SEC Pressed on
Climate-Change Disclosures
By REBECCA
SMITH
September 18,
2007; Page D7
Wall Street Journal
Nearly two dozen
state officials, big investors and others plan to
prod the Securities and Exchange Commission to
require more rigorous analysis and disclosure of the
risks posed by climate change.
The group, which
says it manages more than $1.5 trillion in assets,
says it plans to file a petition with the SEC today
that says disclosure is "inconsistent and
inadequate" across industries and needs to be
improved.
The petitioners,
including the New York attorney general, finance
officials from California and Florida, environmental
groups and the California Public Employees'
Retirement System, the nation's biggest public
pension fund, assert that climate change poses a
threat whose "material adverse" effect must be
disclosed to satisfy SEC reporting rules.
Full disclosure
"is good for business and good for investors," said
California Treasurer Bill Lockyer. He added that it
creates "consciousness raising" for executives and
directors to do climate-change analysis and he
believes it will "change investment decisions."
An SEC spokesman
said the commission is "committed to robust
disclosure ... that's reasonably likely to have a
material impact on liquidity or income." The SEC
isn't required to respond to the petition.
The
state of Florida's chief financial officer, Alex
Sink, said treasurers are "responding to the
interest of the general public" in climate-change
issues and are openly seeking to "push the agenda
forward" to change behavior. Ms. Sink is one of the
overseers of the state's $140 billion public pension
fund, and Mr. Lockyer helps manage $390 billion in
California public pension funds.
The petition is
part of a multipronged effort to compel the SEC and
other federal agencies to take a more active role in
combating climate change. "There's a need to pull
every lever that's available," said Tony Kreindler,
a spokesman for Environmental Defense, one of the
petitioners.
Members of the
Investor Network on Climate Risk, who represent more
than $4 trillion in assets managed by 65
institutional investors, asked the SEC in March to
clarify disclosure requirements. The SEC hasn't
responded, the agency said.
The new petition
says the best disclosure today comes from companies
whose emissions are deemed linked to rising
carbon-dioxide levels in the atmosphere, such as
utilities and oil companies. But banks, health-care
companies, telecommunications firms and others that
don't regard themselves as major emitters of
greenhouse gases more often are "ignoring climate
change," the petition alleges.
It urges the SEC
to require firms to not only compute their own
emissions but to analyze the effect on their
businesses of the economic upheaval that would
result from changes to the physical environment such
as rising sea levels, droughts, floods and extreme
temperatures.
One reason fuller
disclosure should be required, according to the
petition, is that 58% of U.S. gross domestic product
comes from states that have passed measures or
joined regional compacts that set goals for
greenhouse-gas reductions in coming years.
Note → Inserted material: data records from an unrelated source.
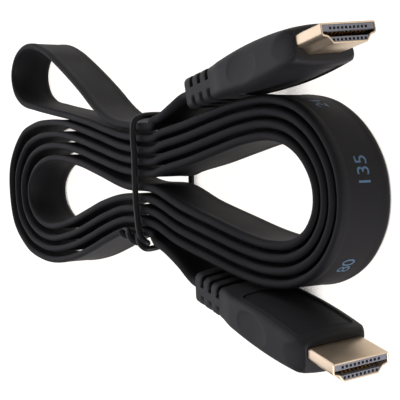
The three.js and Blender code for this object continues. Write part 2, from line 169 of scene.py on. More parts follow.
# %% Turns of a nest, and the whole route
def nested_turn(inner, share, outwards):
    points = []
    for i, (x, y, spread) in enumerate(inner):
        before, after = inner[max(i - 1, 0)], inner[min(i + 1, len(inner) - 1)]
        along = Vector((after[0] - before[0], after[1] - before[1])).normalized()
        push = spread * share * outwards
        points.append((x - along.y * push, y + along.x * push))
    return points


def plug_side(nest):
    return nested_turn(PLUG_SIDE_TURN, PLUG_SIDE_SHARES[nest], 1)


def far_side(nest):
    return nested_turn(FAR_SIDE_TURN, FAR_SIDE_SHARES[nest], -1)


def tie_row(row, towards_plugs):
    ends = [(TIE_X - TIE_REACH_FLAT, row_y(row)), (TIE_X + TIE_REACH_FLAT, row_y(row))]
    return ends if towards_plugs else ends[::-1]


coil_points = (
    NEAR_LEAD + tie_row(0, False) + ODD_LOOP + tie_row(1, True) + plug_side(3)
    + tie_row(8, False) + far_side(2)[::-1] + tie_row(3, True) + plug_side(1)
    + tie_row(6, False) + far_side(0)[::-1] + tie_row(5, True) + plug_side(0)[::-1]
    + tie_row(4, False) + far_side(1) + tie_row(7, True) + plug_side(2)[::-1]
    + tie_row(2, False) + far_side(3) + tie_row(9, True) + FAR_LEAD)
print("drawn points on the route", len(coil_points))

# %% [markdown]
# A centripetal Catmull-Rom curve goes through every point without overshooting where points lie
# unevenly. It is worked out by hand here, because the lead must lie exactly where the solid one does.

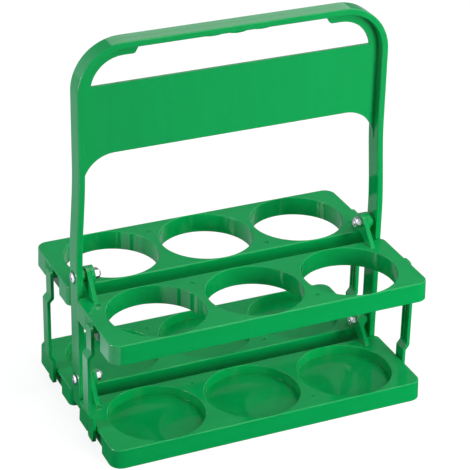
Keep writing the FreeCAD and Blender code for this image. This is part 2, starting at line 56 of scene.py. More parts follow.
class MathStep(Enum):
    """Operations of the Math node that the materials use."""

    ADD = "ADD"
    SUBTRACT = "SUBTRACT"
    MULTIPLY = "MULTIPLY"
    MAXIMUM = "MAXIMUM"
    ABSOLUTE = "ABSOLUTE"
    SINE = "SINE"
    ARCTAN2 = "ARCTAN2"


class MouldGrain(Enum):
    """Which way the melt ran in a moulding, as stretch of the flow pattern."""

    ALONG_PLATE = (0.35, 1.0, 1.0)
    UP_THE_LEGS = (1.0, 1.0, 0.25)
    EVEN = (1.0, 1.0, 1.0)


class NodeSheet:
    """Lays out the nodes of one shader node tree."""

    def __init__(self, tree: bpy.types.NodeTree) -> None:
        """Keep the tree that the nodes go into."""
        self.tree = tree

    @classmethod
    def blank(cls, owner: bpy.types.Material | bpy.types.World) -> "NodeSheet":
        """Clear the nodes of a material or a world and lay out new ones."""
        owner.use_nodes = True
        owner.node_tree.nodes.clear()
        return cls(owner.node_tree)

    def add(self, kind: str, settings: dict[str, object] | None = None,
            values: dict[str, object] | None = None) -> bpy.types.Node:
        """Add one node.

        Args:
            kind: Blender's identifier of the node type.
            settings: properties of the node, by name.
            values: plain values or output sockets for its inputs, by name.

        Returns:
            The new node.
        """
        node = self.tree.nodes.new(kind)
        for name, value in (settings or {}).items():
            setattr(node, name, value)
        for name, value in (values or {}).items():
            self.feed(node.inputs[name], value)
        return node

    def feed(self, socket: bpy.types.NodeSocket, value: object) -> None:
        """Give a socket a plain value, or link it where the value is a socket."""
        if isinstance(value, bpy.types.NodeSocket):
            self.tree.links.new(value, socket)
        else:
            socket.default_value = value

    def maths(self, step: MathStep, first: object, second: object = 0.0,
              clamp: bool = False) -> bpy.types.NodeSocket:
        """Work out one sum.

        Args:
            step: the operation.
            first: a number or an output socket.
            second: a number or an output socket.
            clamp: whether the result is kept from 0 to 1.

        Returns:
            The socket with the result.
        """
        node = self.tree.nodes.new("ShaderNodeMath")
        node.operation = step.value
        node.use_clamp = clamp
        self.feed(node.inputs[0], first)
        self.feed(node.inputs[1], second)
        return node.outputs[0]

    def ramp(self, value: object, low: float, high: object,
             to_low: float = 0.0, to_high: float = 1.0) -> bpy.types.NodeSocket:
        """Turn a range of values smoothly into another.

        Args:
            value: the value or socket to read.
            low: where the range begins.
            high: where the range ends, a number or a socket.
            to_low: result at its beginning.
            to_high: result at its end.

        Returns:
            The socket with the result.
        """
        node = self.add("ShaderNodeMapRange", {"interpolation_type": "SMOOTHSTEP"}, {
            "Value": value, "From Min": low, "From Max": high,
            "To Min": to_low, "To Max": to_high,
        })
        return node.outputs["Result"]

    def blend(self, amount: object, first: object, second: object) -> bpy.types.NodeSocket:
        """Mix two colours.

        Args:
            amount: share of the second colour, a number or a socket.
            first: a colour with alpha, or a socket.
            second: a colour with alpha, or a socket.

        Returns:
            The socket with the mixed colour.
        """
        node = self.tree.nodes.new("ShaderNodeMix")
        node.data_type = "RGBA"
        self.feed(node.inputs[0], amount)
        self.feed(node.inputs[6], first)
        self.feed(node.inputs[7], second)
        return node.outputs[2]

    def group(self, tree: bpy.types.NodeTree, values: dict[str, object]) -> bpy.types.Node:
        """Place a shared effect with one finish's own values."""
        return self.add("ShaderNodeGroup", {"node_tree": tree}, values)

    def bump(self, height: object, normal: bpy.types.NodeSocket) -> bpy.types.NodeSocket:
        """Turn a height in metres into a normal.

        Args:
            height: the height, a number or a socket.
            normal: the normal that the bumps stand on.

        Returns:
            The socket with the new normal.
        """
        node = self.add("ShaderNodeBump", None, {
            "Strength": 1.0, "Distance": 1.0, "Height": height, "Normal": normal,
        })
        return node.outputs["Normal"]

    def mix_shaders(self, amount: bpy.types.NodeSocket, first: bpy.types.Node,
                    second: bpy.types.Node) -> bpy.types.Node:
        """Mix the results of two shader nodes.

        Args:
            amount: share of the second one.
            first: a shader node.
            second: a shader node.

        Returns:
            The node that mixes them.
        """
        node = self.add("ShaderNodeMixShader", None, {"Fac": amount})
        self.feed(node.inputs[1], first.outputs[0])
        self.feed(node.inputs[2], second.outputs[0])
        return node

    def by_ray(self, lit: bpy.types.Node, mirrored: bpy.types.Node,
               seen: bpy.types.Node) -> bpy.types.Node:
        """Choose between three shader nodes by the kind of ray.

        Args:
            lit: what lights the carrier.
            mirrored: what gloss shows.
            seen: what the camera sees.

        Returns:
            The node that chooses.
        """
        path = self.add("ShaderNodeLightPath")
        hidden = self.mix_shaders(path.outputs["Is Glossy Ray"], lit, mirrored)
        return self.mix_shaders(path.outputs["Is Camera Ray"], hidden, seen)


def opaque(colour: Colour) -> tuple[float, float, float, float]:
    """Return a colour with full alpha."""
    return (*colour, 1.0)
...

Furthermore, half of all sales by Standard & Poor's
500 companies occur overseas, many of these sales in
nations that are parties to the Kyoto Protocol, a
broad treaty that sets binding targets for
greenhouse-gas emission. The U.S. rejected the Kyoto
accord.
Investors also
have sought to get traction through shareholder
resolutions on company proxies, often demanding
climate change assessments, and by measures pushing
firms to change the way they do business.